# falla con color en monitor de computadora



## clocko (Ago 2, 2007)

hola tengo un monitor que constantemente me muestra en pantalla un cambio brusco en los colores a veces funciona mandando los colores perfectamente pero seguido la pantalla se torna en un color amarillo(las imagenes y todo se sigue viendo solo que con una tonalidad amarilla)  el cual se mantiene ahi, a veces los colores estan cambiando parpadeando en la tonalidad normal y la misma tonalidad amarilla si tienen alguna idea de como solucionarlo estoy atento a escucharla gracias.


----------



## mcrven (Ago 3, 2007)

¿Cual es tu nivel de destreza y tu dotación instrumental para acometer un trabajo delicado?
El problema es muy común para un tecnico experimentado. Parece ser algo relacionado con soldaduras agrietadas en la placa de video del cinescopio.
Va requerir de equipo de lupas, cautín, estaño y ... Un montón de paciencia, habilidad y conocimientos.

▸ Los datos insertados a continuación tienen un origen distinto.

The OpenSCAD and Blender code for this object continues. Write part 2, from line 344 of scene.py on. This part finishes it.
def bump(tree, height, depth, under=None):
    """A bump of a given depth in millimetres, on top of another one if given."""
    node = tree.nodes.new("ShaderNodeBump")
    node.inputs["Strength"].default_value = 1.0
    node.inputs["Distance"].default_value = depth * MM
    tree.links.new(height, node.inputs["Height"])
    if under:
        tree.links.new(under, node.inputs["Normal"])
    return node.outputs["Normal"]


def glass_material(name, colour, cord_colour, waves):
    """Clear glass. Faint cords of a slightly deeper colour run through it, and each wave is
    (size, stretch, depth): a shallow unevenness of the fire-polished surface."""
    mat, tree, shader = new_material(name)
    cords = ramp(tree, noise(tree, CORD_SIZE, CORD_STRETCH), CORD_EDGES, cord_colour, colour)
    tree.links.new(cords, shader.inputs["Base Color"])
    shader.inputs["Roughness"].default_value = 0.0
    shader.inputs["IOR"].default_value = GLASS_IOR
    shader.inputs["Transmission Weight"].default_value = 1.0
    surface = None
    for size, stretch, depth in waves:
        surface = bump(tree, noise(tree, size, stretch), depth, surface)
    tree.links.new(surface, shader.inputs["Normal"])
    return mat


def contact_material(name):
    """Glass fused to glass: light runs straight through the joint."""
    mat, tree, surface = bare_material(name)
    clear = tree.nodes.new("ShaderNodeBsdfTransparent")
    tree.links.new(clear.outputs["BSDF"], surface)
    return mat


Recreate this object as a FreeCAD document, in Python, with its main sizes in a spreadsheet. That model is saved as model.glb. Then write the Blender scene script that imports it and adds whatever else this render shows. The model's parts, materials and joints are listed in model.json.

Si el color se torna amarillo, está fallando la circuitería del color rojo.

Suerte: mcrven


----------



## clocko (Ago 9, 2007)

muchas gracias por la información por un momento supuse que tenia algo que ver con eso que comentas, pero despues note que al presionar el botón de menú del monitor la imagen que aparecia era del color correcto mientras que la imagen que me enviaba la computadora era la que se tornaba amarilla lo que me llevo a suponer que tal vez fuera el cable del monitor el del problema o la tarjeta de video de la pc, sin embargo, por otras razones tuve que formatear la computadora y reinstalar windows, asombrosamente el problema no se ha presentado de nuevo.

espero y no se vuelva a presentar, ¿saben de algun virus que cause algun problema similar o es mi imaginación y ya no debo de ver tantas peliculas?

jeje como sea gracias.


----------



## tiggerleon (Ago 10, 2007)

el problema talvez fue un virus...  conoci un virus que hacia algo parecido. Te cambia los archivos controladores de la tarjeta de video y esta falla eventualmente...  esto tambien puede pasar por error del mismo windows o por fallas en tu disco duro...  sea cual sea el caso creo ya no entra en este tema...

Saludos.


----------